Originally published on LinkedIn · September 2015.
Why a Place?
A great article from Director Comey speaks to all of us. First — may your relationship with the amazing human beings that work in law enforcement, and the day-to-day challenges of the decisions they have to make every day, be impacted by his perspective. Honor them greatly today.
Though not nearly the same impact, I have done something similar to what Director Comey requires — taking people to key locations to explain what is important in their role, both professionally and personally. Recently, for a personal example, I got to take my son to the Vietnam Memorial Wall in DC and we found a person on the Wall with the same name and middle initial as him. Made for a good connection.
Many times I have taken employees and vendors to locations like a PBX room, a data center, or a telco switching location — to provide perspective on what is REALLY important. Many of my connections have been through this journey or my (in)famous “Top 2 Most Important Things I Protect” discussion.
Find Your Purpose
Can you and your team name the top 2–3 most important things you do in your organization that powerfully impact the personal lives of people outside your organization? Are there life-impacting testimonies and stories from customers or unrelated citizens that you have collected?

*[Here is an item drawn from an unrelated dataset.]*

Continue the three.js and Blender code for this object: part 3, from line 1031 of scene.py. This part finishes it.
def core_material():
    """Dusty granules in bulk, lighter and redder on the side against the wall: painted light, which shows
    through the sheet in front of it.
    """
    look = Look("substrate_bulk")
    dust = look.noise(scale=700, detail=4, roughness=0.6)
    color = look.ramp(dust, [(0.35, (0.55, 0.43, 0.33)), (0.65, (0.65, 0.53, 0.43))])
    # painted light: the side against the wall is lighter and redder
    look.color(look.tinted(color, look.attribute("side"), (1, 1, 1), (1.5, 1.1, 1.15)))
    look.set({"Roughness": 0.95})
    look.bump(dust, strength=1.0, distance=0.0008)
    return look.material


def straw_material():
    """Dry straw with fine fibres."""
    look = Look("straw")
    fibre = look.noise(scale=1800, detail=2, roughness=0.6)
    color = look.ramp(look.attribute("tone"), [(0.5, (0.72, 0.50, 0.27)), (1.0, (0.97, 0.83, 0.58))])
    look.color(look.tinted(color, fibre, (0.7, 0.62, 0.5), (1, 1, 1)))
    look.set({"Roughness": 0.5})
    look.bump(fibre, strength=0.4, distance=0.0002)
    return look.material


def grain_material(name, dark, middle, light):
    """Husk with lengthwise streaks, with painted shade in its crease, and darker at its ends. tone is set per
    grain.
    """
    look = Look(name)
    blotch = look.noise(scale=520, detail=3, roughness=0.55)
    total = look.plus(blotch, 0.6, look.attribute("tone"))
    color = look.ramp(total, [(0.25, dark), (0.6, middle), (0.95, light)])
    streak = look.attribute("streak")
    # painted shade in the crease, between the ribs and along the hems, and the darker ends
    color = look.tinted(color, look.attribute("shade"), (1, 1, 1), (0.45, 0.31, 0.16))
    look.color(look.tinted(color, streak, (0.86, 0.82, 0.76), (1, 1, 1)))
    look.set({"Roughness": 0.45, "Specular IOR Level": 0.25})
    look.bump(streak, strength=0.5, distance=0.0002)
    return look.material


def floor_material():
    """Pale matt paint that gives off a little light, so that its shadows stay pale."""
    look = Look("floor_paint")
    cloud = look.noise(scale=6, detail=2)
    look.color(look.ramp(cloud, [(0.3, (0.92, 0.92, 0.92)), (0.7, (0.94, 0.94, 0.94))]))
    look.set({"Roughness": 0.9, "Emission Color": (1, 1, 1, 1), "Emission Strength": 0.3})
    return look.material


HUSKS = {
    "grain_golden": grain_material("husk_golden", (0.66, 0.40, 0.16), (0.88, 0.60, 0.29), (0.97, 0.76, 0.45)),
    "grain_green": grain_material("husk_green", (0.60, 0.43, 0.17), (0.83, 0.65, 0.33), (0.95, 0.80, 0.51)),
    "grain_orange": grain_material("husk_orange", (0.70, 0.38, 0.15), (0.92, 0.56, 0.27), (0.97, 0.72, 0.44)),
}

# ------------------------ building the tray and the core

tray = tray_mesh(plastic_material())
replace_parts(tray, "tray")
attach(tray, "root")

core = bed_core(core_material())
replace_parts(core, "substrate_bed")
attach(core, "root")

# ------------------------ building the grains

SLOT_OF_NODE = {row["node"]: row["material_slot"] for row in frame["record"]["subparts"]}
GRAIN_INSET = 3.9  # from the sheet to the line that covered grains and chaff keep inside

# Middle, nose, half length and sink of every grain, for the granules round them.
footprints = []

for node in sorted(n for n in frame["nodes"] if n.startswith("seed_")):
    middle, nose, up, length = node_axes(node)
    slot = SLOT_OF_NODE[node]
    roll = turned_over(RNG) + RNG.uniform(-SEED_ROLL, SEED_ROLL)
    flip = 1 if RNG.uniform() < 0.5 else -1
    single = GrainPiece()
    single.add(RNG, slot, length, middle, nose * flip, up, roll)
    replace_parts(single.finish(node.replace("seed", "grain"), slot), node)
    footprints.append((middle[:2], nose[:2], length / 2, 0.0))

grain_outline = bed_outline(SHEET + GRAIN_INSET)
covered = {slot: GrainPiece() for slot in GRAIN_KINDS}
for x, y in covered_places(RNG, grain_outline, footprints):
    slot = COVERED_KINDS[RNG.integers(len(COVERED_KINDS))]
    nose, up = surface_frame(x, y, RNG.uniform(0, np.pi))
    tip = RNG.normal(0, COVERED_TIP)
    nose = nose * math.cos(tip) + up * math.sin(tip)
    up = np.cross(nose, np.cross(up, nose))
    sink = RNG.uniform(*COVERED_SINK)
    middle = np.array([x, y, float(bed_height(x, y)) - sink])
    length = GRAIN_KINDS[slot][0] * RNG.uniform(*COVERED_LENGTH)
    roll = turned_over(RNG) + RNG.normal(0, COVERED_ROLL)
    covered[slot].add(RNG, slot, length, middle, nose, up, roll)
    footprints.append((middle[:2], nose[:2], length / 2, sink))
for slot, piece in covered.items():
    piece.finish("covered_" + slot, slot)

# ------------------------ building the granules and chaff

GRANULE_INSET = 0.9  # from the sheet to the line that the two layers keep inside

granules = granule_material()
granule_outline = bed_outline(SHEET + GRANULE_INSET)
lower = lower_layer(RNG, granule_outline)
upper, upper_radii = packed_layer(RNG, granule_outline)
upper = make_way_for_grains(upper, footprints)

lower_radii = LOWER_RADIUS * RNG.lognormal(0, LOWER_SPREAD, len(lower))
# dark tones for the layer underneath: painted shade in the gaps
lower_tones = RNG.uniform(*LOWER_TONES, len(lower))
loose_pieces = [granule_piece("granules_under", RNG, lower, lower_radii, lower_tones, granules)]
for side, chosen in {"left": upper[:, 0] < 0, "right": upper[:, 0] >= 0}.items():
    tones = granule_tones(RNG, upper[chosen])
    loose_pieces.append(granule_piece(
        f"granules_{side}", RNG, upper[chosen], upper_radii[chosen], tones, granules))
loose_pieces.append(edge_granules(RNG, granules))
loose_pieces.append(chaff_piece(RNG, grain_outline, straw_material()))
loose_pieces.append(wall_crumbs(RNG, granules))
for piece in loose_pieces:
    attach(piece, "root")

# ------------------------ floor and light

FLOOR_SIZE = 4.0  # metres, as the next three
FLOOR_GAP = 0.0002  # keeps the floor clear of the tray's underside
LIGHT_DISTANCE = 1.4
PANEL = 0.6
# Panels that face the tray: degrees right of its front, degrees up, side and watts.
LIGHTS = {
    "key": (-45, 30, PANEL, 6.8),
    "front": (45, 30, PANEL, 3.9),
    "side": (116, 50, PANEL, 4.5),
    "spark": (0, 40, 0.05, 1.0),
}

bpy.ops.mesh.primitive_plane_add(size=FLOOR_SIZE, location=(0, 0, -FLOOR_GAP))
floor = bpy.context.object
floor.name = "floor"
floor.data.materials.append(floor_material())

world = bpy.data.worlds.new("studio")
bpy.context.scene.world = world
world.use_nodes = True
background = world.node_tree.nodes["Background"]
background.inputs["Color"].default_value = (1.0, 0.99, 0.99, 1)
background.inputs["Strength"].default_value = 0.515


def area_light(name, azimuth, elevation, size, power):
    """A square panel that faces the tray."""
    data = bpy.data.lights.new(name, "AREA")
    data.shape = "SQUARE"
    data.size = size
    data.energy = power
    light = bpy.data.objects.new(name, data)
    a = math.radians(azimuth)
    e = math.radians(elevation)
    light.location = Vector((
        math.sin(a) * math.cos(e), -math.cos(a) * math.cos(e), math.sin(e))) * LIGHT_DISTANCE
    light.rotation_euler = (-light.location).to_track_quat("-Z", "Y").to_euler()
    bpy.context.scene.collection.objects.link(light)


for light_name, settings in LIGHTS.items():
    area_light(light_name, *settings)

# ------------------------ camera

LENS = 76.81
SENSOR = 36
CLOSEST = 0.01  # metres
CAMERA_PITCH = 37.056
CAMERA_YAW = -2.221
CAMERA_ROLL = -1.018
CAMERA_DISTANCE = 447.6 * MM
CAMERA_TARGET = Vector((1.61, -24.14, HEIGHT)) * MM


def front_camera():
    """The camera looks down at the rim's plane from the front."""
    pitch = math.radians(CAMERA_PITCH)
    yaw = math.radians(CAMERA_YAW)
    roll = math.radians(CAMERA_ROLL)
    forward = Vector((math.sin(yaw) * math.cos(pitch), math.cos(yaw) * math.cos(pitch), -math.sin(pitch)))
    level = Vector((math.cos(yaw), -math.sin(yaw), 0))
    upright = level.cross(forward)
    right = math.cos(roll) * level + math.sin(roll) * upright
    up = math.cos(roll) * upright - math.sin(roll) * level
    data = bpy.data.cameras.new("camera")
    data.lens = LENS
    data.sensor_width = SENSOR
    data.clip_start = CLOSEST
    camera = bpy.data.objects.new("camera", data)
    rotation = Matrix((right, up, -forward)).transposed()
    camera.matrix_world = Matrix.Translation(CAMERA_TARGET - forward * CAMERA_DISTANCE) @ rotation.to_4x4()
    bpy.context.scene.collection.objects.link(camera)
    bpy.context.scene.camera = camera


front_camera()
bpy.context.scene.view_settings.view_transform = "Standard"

No top 2–3? No testimonies? Check your mission and vision statement — it is not big enough.
No Place, No Purpose — Build It Now
Is there a place in your business or organization — or like Director Comey’s requirement — a place you send or take people that REALLY, REALLY, REALLY provides perspective on why your organization exists in this amazing world we live in?
If not, build one. Find one. Develop the story. I have an easy and powerful one for my company and industry. Do you?
No top 2–3. No testimonies. Check your mission and vision — it is not big enough.